— begin LISTING —
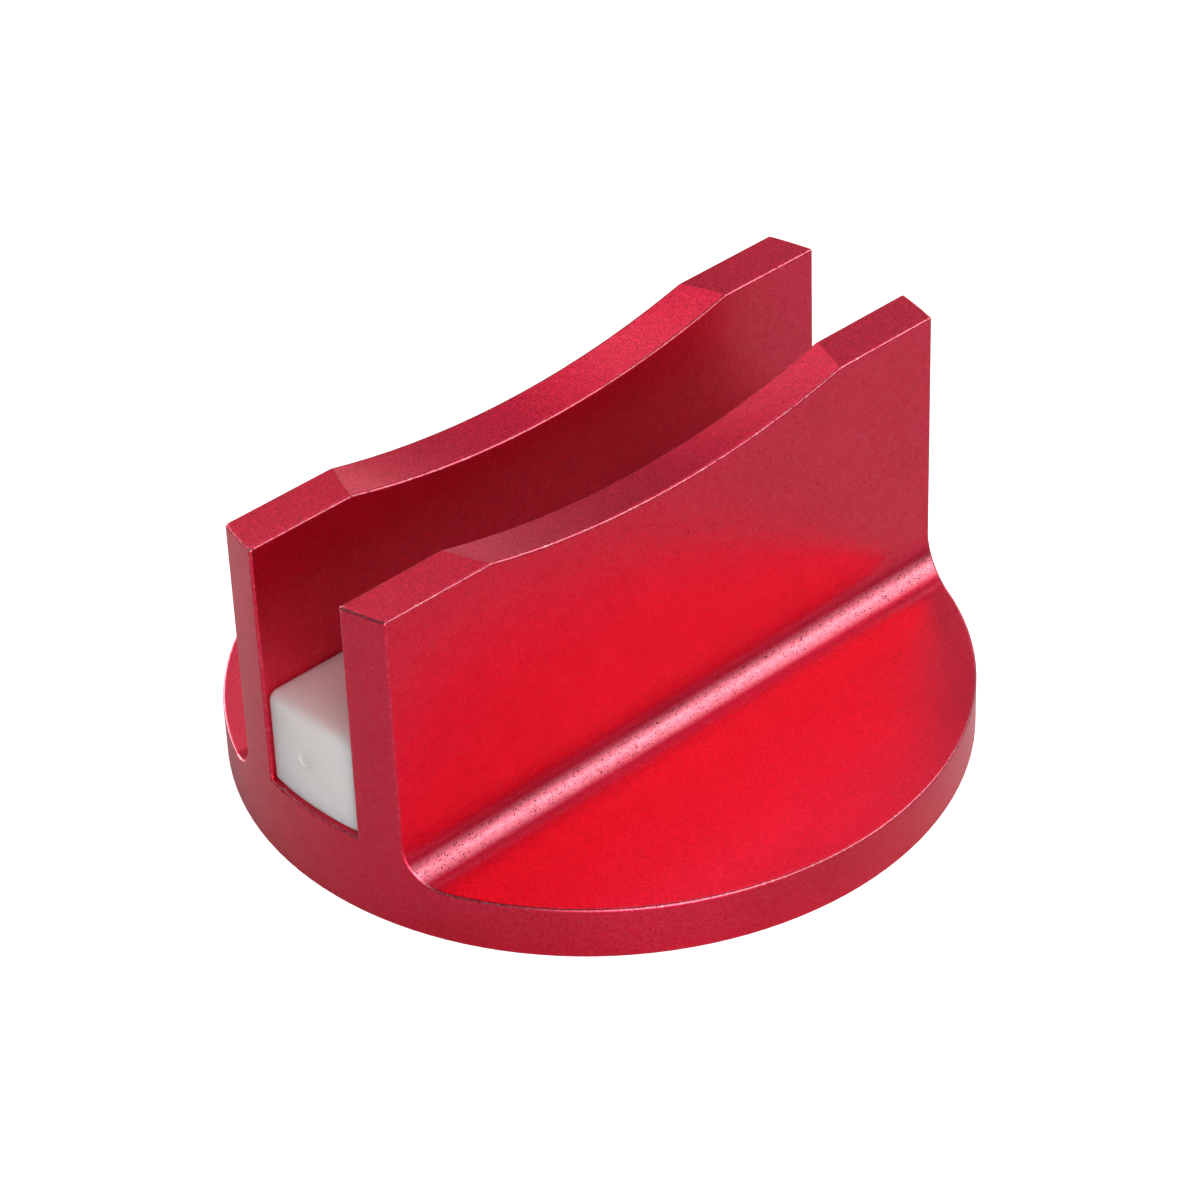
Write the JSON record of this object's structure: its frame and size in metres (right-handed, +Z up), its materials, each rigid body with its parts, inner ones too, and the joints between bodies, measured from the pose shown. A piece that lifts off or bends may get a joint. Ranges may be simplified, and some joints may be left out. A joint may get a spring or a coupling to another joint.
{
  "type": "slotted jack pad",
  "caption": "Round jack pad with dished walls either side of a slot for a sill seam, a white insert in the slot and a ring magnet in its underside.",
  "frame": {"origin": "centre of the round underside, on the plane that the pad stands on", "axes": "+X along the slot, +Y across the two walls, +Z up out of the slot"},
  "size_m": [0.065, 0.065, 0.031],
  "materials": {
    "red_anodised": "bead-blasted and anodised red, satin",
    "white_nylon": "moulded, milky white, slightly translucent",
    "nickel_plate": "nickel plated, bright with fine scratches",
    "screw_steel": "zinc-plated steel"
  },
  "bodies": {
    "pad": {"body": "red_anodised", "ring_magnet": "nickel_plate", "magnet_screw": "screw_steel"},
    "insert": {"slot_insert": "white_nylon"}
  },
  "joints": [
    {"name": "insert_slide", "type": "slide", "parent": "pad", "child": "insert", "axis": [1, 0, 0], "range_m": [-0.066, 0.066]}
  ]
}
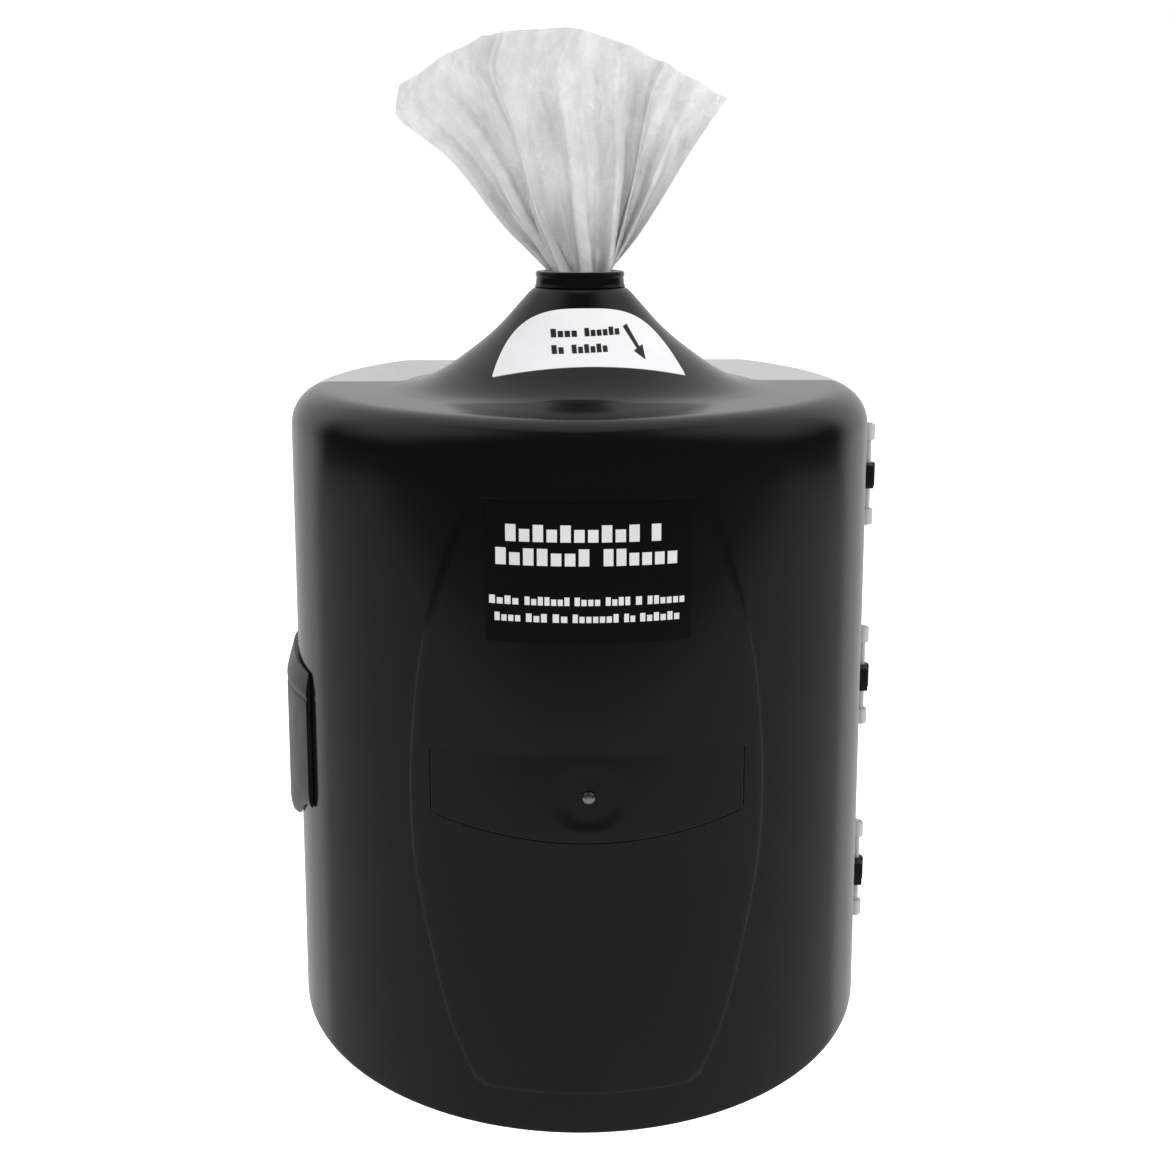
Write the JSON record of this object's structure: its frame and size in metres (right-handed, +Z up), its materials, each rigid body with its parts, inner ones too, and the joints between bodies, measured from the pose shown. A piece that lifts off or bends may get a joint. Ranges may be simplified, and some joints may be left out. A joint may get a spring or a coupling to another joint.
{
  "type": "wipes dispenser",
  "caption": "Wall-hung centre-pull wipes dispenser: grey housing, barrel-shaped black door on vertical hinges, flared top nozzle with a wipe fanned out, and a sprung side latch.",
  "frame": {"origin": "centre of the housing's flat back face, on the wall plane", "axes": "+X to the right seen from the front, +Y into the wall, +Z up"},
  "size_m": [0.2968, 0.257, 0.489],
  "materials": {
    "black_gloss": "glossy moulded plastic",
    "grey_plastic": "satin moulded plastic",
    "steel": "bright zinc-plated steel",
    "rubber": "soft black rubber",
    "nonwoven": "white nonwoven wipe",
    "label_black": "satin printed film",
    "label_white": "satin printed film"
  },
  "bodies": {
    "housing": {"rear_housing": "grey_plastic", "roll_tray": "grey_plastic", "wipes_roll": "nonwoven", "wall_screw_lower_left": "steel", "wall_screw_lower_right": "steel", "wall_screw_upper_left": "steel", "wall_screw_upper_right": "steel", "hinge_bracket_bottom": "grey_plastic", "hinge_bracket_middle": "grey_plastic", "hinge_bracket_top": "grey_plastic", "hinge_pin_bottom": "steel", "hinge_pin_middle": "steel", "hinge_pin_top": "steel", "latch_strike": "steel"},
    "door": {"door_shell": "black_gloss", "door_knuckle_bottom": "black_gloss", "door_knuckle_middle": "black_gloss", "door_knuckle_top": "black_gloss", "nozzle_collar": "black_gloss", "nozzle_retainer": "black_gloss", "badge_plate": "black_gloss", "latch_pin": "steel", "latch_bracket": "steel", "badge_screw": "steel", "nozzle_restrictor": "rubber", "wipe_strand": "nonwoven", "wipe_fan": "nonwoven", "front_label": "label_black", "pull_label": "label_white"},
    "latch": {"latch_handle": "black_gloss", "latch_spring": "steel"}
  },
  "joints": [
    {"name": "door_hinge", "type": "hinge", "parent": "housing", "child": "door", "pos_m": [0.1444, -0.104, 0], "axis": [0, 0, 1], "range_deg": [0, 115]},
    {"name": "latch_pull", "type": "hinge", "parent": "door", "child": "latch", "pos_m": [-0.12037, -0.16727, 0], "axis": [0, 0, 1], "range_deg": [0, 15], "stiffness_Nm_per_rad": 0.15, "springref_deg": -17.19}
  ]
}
— end LISTING —
SHORT EXERCISE: Reproduce each entry word for word.

REPLY:
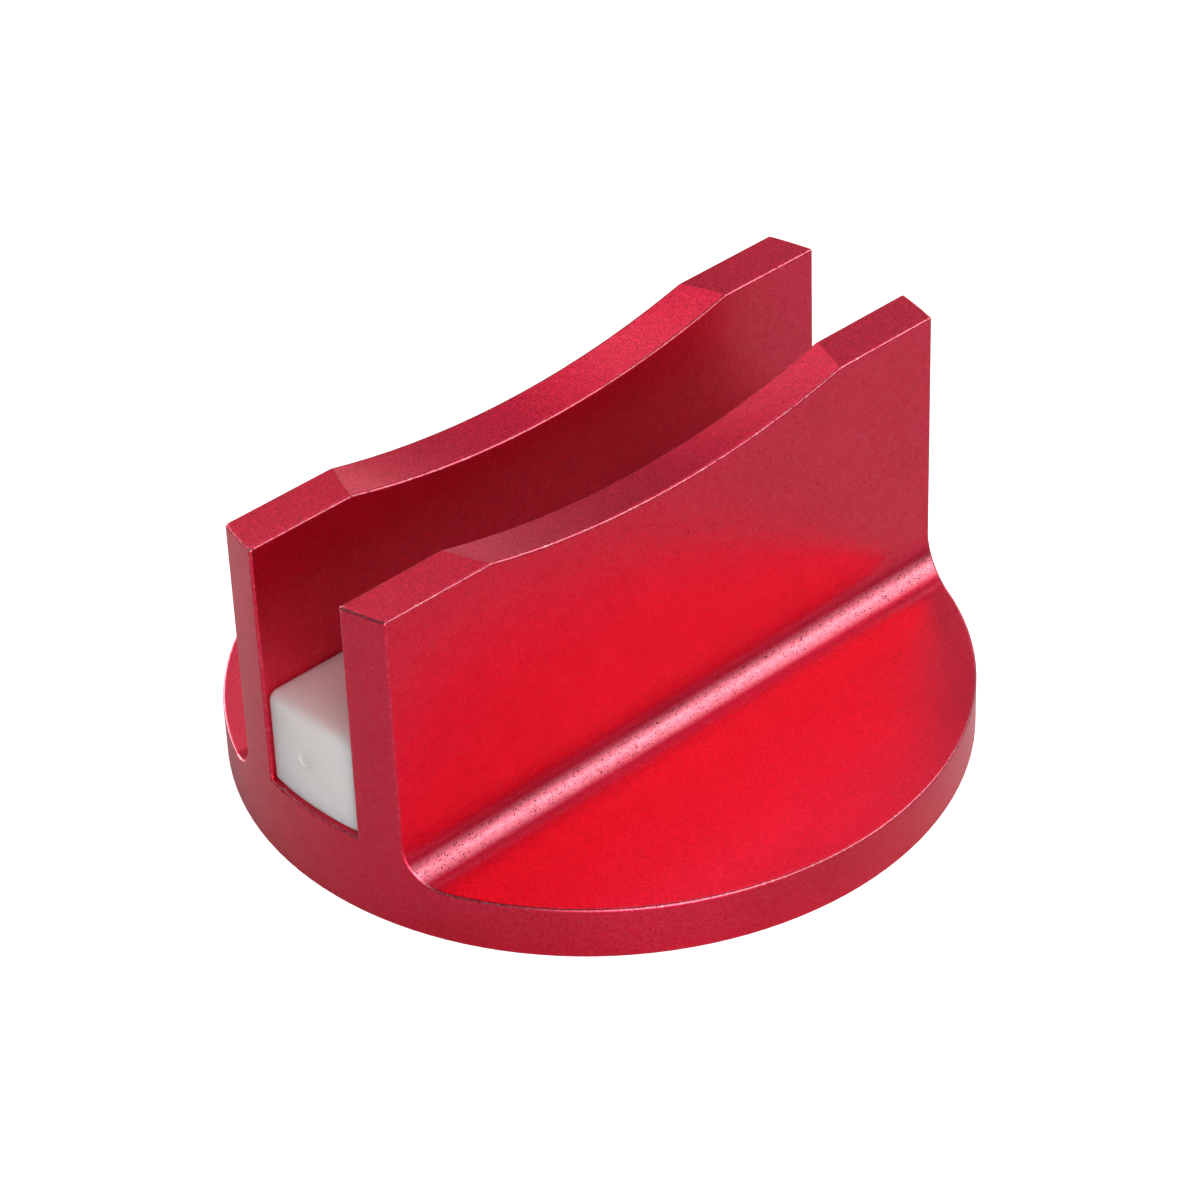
Write the JSON record of this object's structure: its frame and size in metres (right-handed, +Z up), its materials, each rigid body with its parts, inner ones too, and the joints between bodies, measured from the pose shown. A piece that lifts off or bends may get a joint. Ranges may be simplified, and some joints may be left out. A joint may get a spring or a coupling to another joint.
{
  "type": "slotted jack pad",
  "caption": "Round jack pad with dished walls either side of a slot for a sill seam, a white insert in the slot and a ring magnet in its underside.",
  "frame": {"origin": "centre of the round underside, on the plane that the pad stands on", "axes": "+X along the slot, +Y across the two walls, +Z up out of the slot"},
  "size_m": [0.065, 0.065, 0.031],
  "materials": {
    "red_anodised": "bead-blasted and anodised red, satin",
    "white_nylon": "moulded, milky white, slightly translucent",
    "nickel_plate": "nickel plated, bright with fine scratches",
    "screw_steel": "zinc-plated steel"
  },
  "bodies": {
    "pad": {"body": "red_anodised", "ring_magnet": "nickel_plate", "magnet_screw": "screw_steel"},
    "insert": {"slot_insert": "white_nylon"}
  },
  "joints": [
    {"name": "insert_slide", "type": "slide", "parent": "pad", "child": "insert", "axis": [1, 0, 0], "range_m": [-0.066, 0.066]}
  ]
}
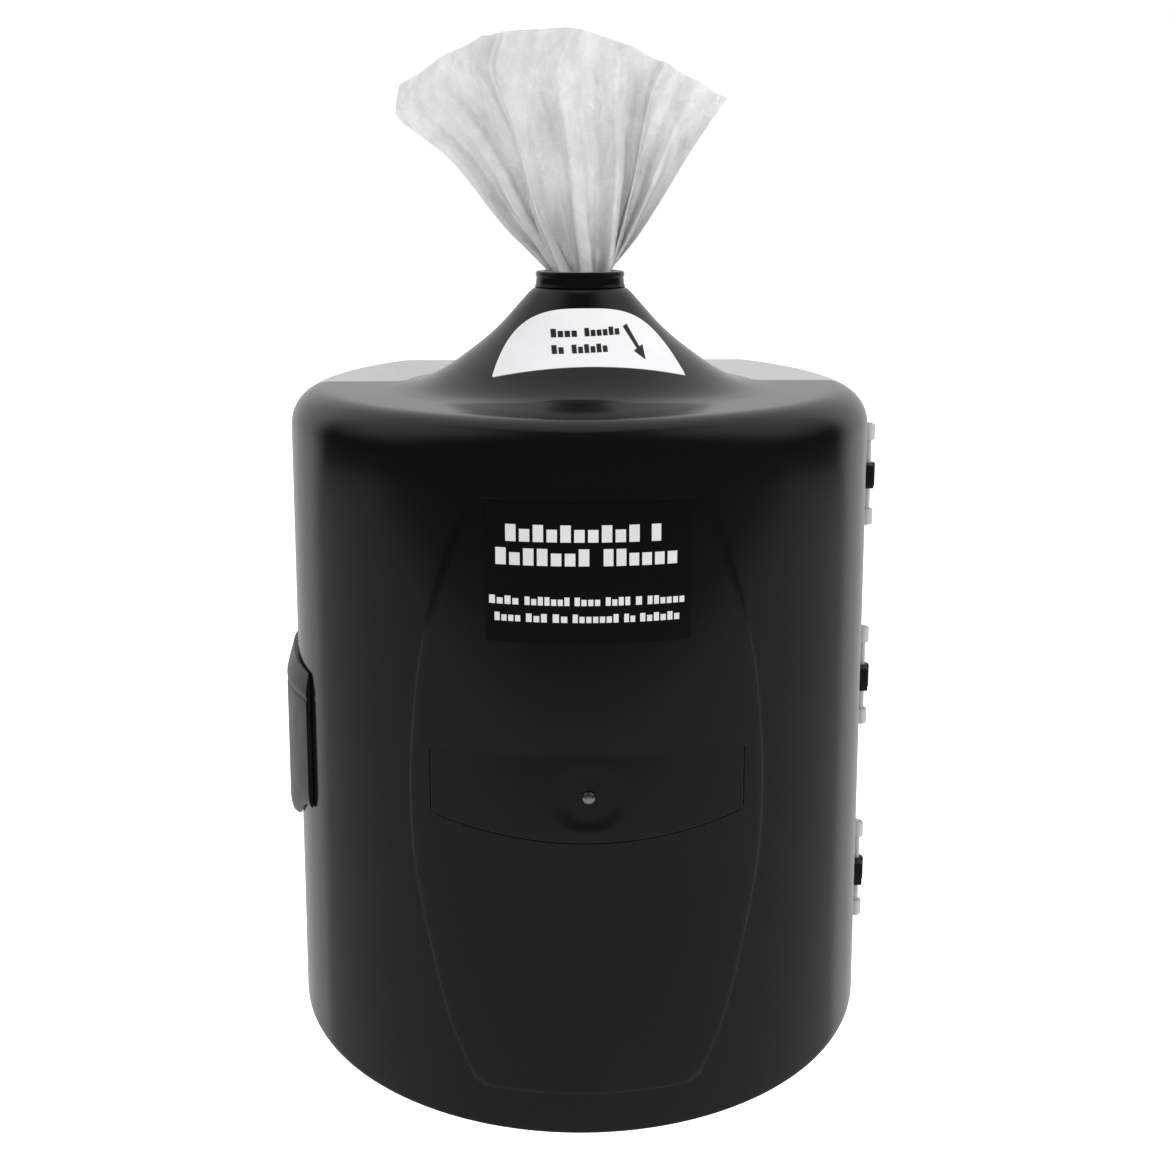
Write the JSON record of this object's structure: its frame and size in metres (right-handed, +Z up), its materials, each rigid body with its parts, inner ones too, and the joints between bodies, measured from the pose shown. A piece that lifts off or bends may get a joint. Ranges may be simplified, and some joints may be left out. A joint may get a spring or a coupling to another joint.
{
  "type": "wipes dispenser",
  "caption": "Wall-hung centre-pull wipes dispenser: grey housing, barrel-shaped black door on vertical hinges, flared top nozzle with a wipe fanned out, and a sprung side latch.",
  "frame": {"origin": "centre of the housing's flat back face, on the wall plane", "axes": "+X to the right seen from the front, +Y into the wall, +Z up"},
  "size_m": [0.2968, 0.257, 0.489],
  "materials": {
    "black_gloss": "glossy moulded plastic",
    "grey_plastic": "satin moulded plastic",
    "steel": "bright zinc-plated steel",
    "rubber": "soft black rubber",
    "nonwoven": "white nonwoven wipe",
    "label_black": "satin printed film",
    "label_white": "satin printed film"
  },
  "bodies": {
    "housing": {"rear_housing": "grey_plastic", "roll_tray": "grey_plastic", "wipes_roll": "nonwoven", "wall_screw_lower_left": "steel", "wall_screw_lower_right": "steel", "wall_screw_upper_left": "steel", "wall_screw_upper_right": "steel", "hinge_bracket_bottom": "grey_plastic", "hinge_bracket_middle": "grey_plastic", "hinge_bracket_top": "grey_plastic", "hinge_pin_bottom": "steel", "hinge_pin_middle": "steel", "hinge_pin_top": "steel", "latch_strike": "steel"},
    "door": {"door_shell": "black_gloss", "door_knuckle_bottom": "black_gloss", "door_knuckle_middle": "black_gloss", "door_knuckle_top": "black_gloss", "nozzle_collar": "black_gloss", "nozzle_retainer": "black_gloss", "badge_plate": "black_gloss", "latch_pin": "steel", "latch_bracket": "steel", "badge_screw": "steel", "nozzle_restrictor": "rubber", "wipe_strand": "nonwoven", "wipe_fan": "nonwoven", "front_label": "label_black", "pull_label": "label_white"},
    "latch": {"latch_handle": "black_gloss", "latch_spring": "steel"}
  },
  "joints": [
    {"name": "door_hinge", "type": "hinge", "parent": "housing", "child": "door", "pos_m": [0.1444, -0.104, 0], "axis": [0, 0, 1], "range_deg": [0, 115]},
    {"name": "latch_pull", "type": "hinge", "parent": "door", "child": "latch", "pos_m": [-0.12037, -0.16727, 0], "axis": [0, 0, 1], "range_deg": [0, 15], "stiffness_Nm_per_rad": 0.15, "springref_deg": -17.19}
  ]
}